A composite intake manifold not only reduces weight, but allows for the integration of sensors, engine controls, throttle body, fuel rail, injectors, air filter and intake into a single plastic unit. With all of these items integrated, the "fuel-air delivery module" would reduce part counts and simplify assembly, as it could be injection-molded with snap-fit characteristics and use self-tapping fasteners. This would have cost advantages over traditional cast and machined aluminum or steel. However, there are still a few issues to be worked out before all of these parts get incorporated into a composite intake manifold. First, as Bahavsar explains, steel advocates have made great strides in improving manufacturing methods to cut cost and weight. Steel also holds an edge when it comes to recyclability. Furthermore, an integrated composite fuel rail might have a problem with emissions. Since all plastics are permeable to some extent, the potential for fuel evaporation through a composite fuel rail exists. Regulators who are concerned with the emissions of a single drop of gas spilled outside of a fuel tank will not be happy about this. Another rub on plastic is that while most engineers are fairly adept at designing aluminum manifolds, plastics can give them headaches.
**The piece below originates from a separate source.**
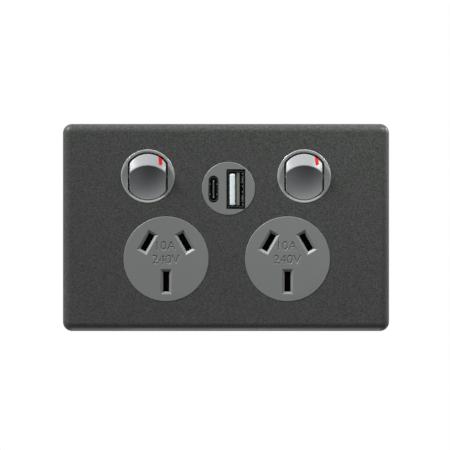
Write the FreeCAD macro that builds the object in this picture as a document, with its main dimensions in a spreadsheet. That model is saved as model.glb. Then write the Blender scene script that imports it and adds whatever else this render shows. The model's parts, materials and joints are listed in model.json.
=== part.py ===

Plastics have a low modulus, which causes them to transmit much more noise from the engine. Despite these drawbacks, intake manifolds are ripe with opportunities for plastic components even if it is on a piece-by-piece basis, rather than an integrated module.

B. Camshaft/Valve Covers

Aluminum or composites are both desirable because they're lightweight materials. Magnesium is another potential, but it's too expensive to widespread application.

C. Camshafts

Powdered metal cam lobes allow for better lubrication because of the porosity of the material and its improved adhesion to oil. Bahavsar explains that with the right chemistry, the strength of powdered metal can even be very close to that of forging. By near-net forming the lobes, then assembling them under pressure to a steel tube, machining is reduced compared to a traditional camshaft. The hollow tube lightens up the camshaft, reducing reciprocating weight, thereby improving horsepower. Bahavsar says that making camshafts in this fashion will soon be the industry norm.

D. Heads

Aluminum heads are now being used on nearly all gasoline engines. Those that don't have them will soon, according to Bahavsar. Diesel engines, however, are a different case. Because of the higher pressure in the head of a diesel engine, aluminum is a somewhat problematic material. Diesel's move to aluminum for heads will be a much more gradual shift, but it should still happen.

E. Blocks

Blocks are made from either cast iron or aluminum. Cast iron is cheap and tough, while aluminum is desirable because of its lighter weight. More cylinder blocks are being made from aluminum every year, as methods for reinforcing cylinder liners have improved. Since pressed-in cast iron liners still carry a weight disadvantage, the future will see widespread use of sprayed or plated metallic liners. Bahavsar is also working with carbon fiber liners—incredible strength and very light, but very expensive, too.

F. Connecting Rods

Using powdered metal for connecting rods allows for better control over part geometry, meaning less machining and reduced manufacturing cost. It also allows Ford to employ a fracture-split process to fit the rod on the crankshaft. A machine "cracks" the bearing caps off the rods so when they're reassembled, this natural fracture means that the rods can only be bolted back together one way, ensuring a perfect fit and a very strong assembly.